Archie looks at her for a moment like she's wrecked him. A tiny part of her hopes he'll walk away, forget she ever existed, because at least then he'll be safe. For a minute he's silent, but then he just says, "Tell me what happened tonight."

She closes her eyes hard. Finally, she's done playing Lone Ranger. She fills him in on what happened at Pop's and watches as his eyebrows shoot up so fast she thinks they might be in danger of springing off his head entirely.

He cards his fingers through his hair again. "Why didn't you answer my calls, Veronica?"

"My phone died," she says crisply. "And I didn't know you were coming over." She stares up at the ceiling and now it's his turn to pace. She tracks his orbit out of the corner of her eye, back and forth.

"Have you thought about finishing this semester from home?" he asks. "Where you'll be safe? Or at least until this is over? Because running off on your own is the opposite of the right solution."

"Archie, the thought of spending all my time in this tomb of a house while everyone else is at school or work is more horrifying than dealing with my assassins."

"Damn it, Veronica," Archie says, suddenly explosive. He looks like he's possibly considering breaking something.

She pushes back her tears and her voice shakes. "I won't spend my life locked up, figuratively or literally. I won't do it.

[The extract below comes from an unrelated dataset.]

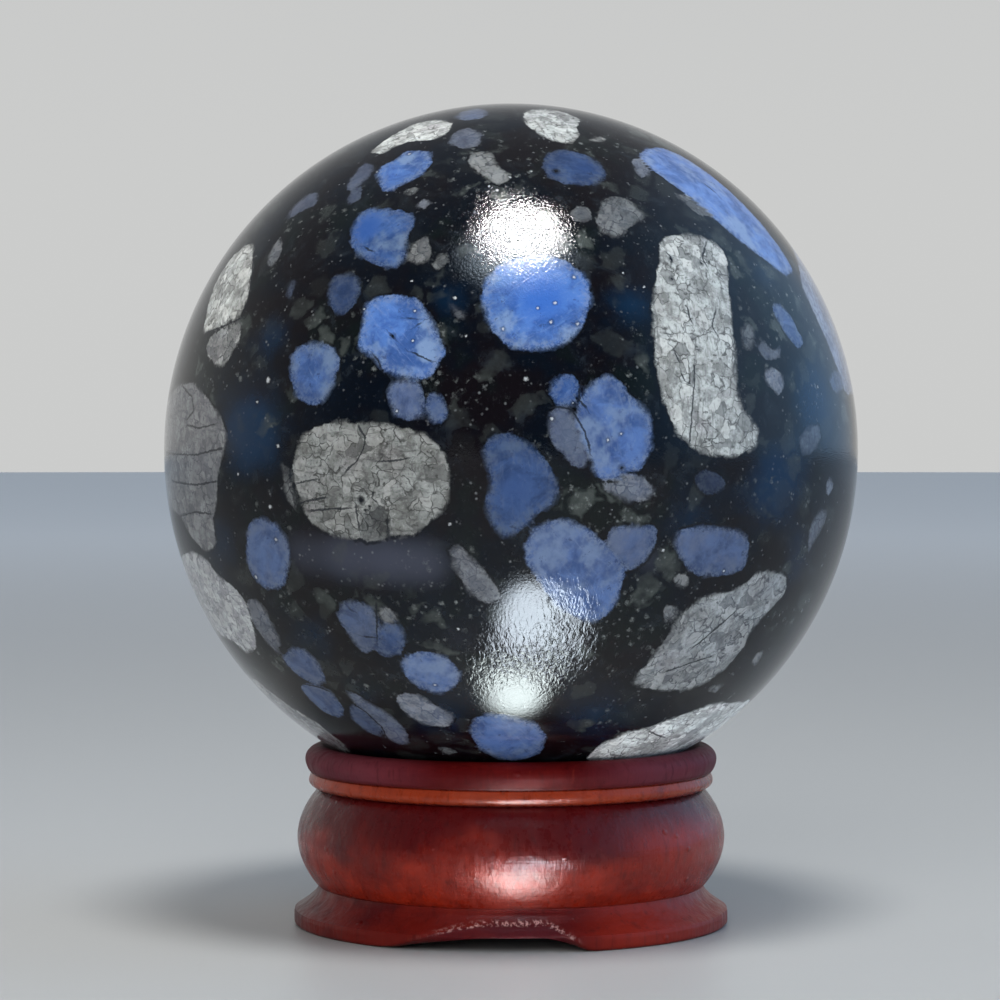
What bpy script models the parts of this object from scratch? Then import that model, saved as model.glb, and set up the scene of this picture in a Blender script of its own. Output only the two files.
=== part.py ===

Period." She wipes at her nose with a forearm.

He swallows hard, a vein pulsing in his neck. He looks at a spot above her head. "You should have answered the phone."

"I told you, my phone-"

"Do you know how scared I was?" Archie's jaw is quivering, and he suddenly looks dangerously close to tears. "Are you deliberately trying to get yourself killed?"

Oh.

Veronica's stomach drops.

He swallows a bit like she's defeated him, and all at once she's surprised by how it doesn't feel like a victory at all. But before she has a chance to comfort him or apologize, he's brushing past her and leaving, so fast, like maybe she's on fire and she's just too stupid to notice and save herself.

She tries to keep her reaction as neutral as humanly possible and feels certain she's made things so much worse. She has a midterm in English tomorrow. Before she started at Riverdale High, she imagined the class would be full of lively, sophisticated conversation about the great writers of the last few generations; instead the lecture is delivered by a fleshy middle-aged teacher who's not so much boring as he is blatantly bored. He always eyes Veronica with vague pity through an owly pair of glasses and periodically administers multiple choice quizzes she's fairly certain he's printing off the internet. "You are my penance for a misspent life," he'd announced on the first day of school, before assigning A Raisin in the Sun and two books by John Updike and pretty much washing his hands of his students completely.

Veronica hears Archie slam his car door shut on the street down below, hears the truck engine roar to life and listens to him drive away. She grabs a textbook and sits down to study, if only to distract herself from the tears pooling in her eyes.


Archie doesn't believe in gut feelings - doesn't believe that mysterious, universal forces conspire to thrum through his body and alert him to dangers that have not yet formed. It's bullshit. That's what he believes.

So when he wakes up and his chest is in knots of tension and anxiety, he tries not to think about it too much. But what happens at school that day makes him rethink his opinion about gut feelings for the rest of his life.

It's a pipe bomb. It goes off in the student lounge, where Veronica is standing still and calm, the first of her friends to arrive. Betty and Jughead are coming back today. There are a few other people around, but none that she knows.

When it happens, it happens quickly. Instantly. No time to scream, or see her life flash before her eyes, or anything she might imagine happening in a scenario like this. All she sees is shrapnel hurtling toward her like the angel of death on speed. Her line of vision hurtling down toward the floor.

Then the sounds. Metal splintering into a thousand pieces. Invisible force knocking into her chest. Her head slamming against something solid. Hard.

Finally, a shuddering stop. So dizzy. Everything around her swims. Distortion. She lets her heavy head rest against the ground and closes her eyes.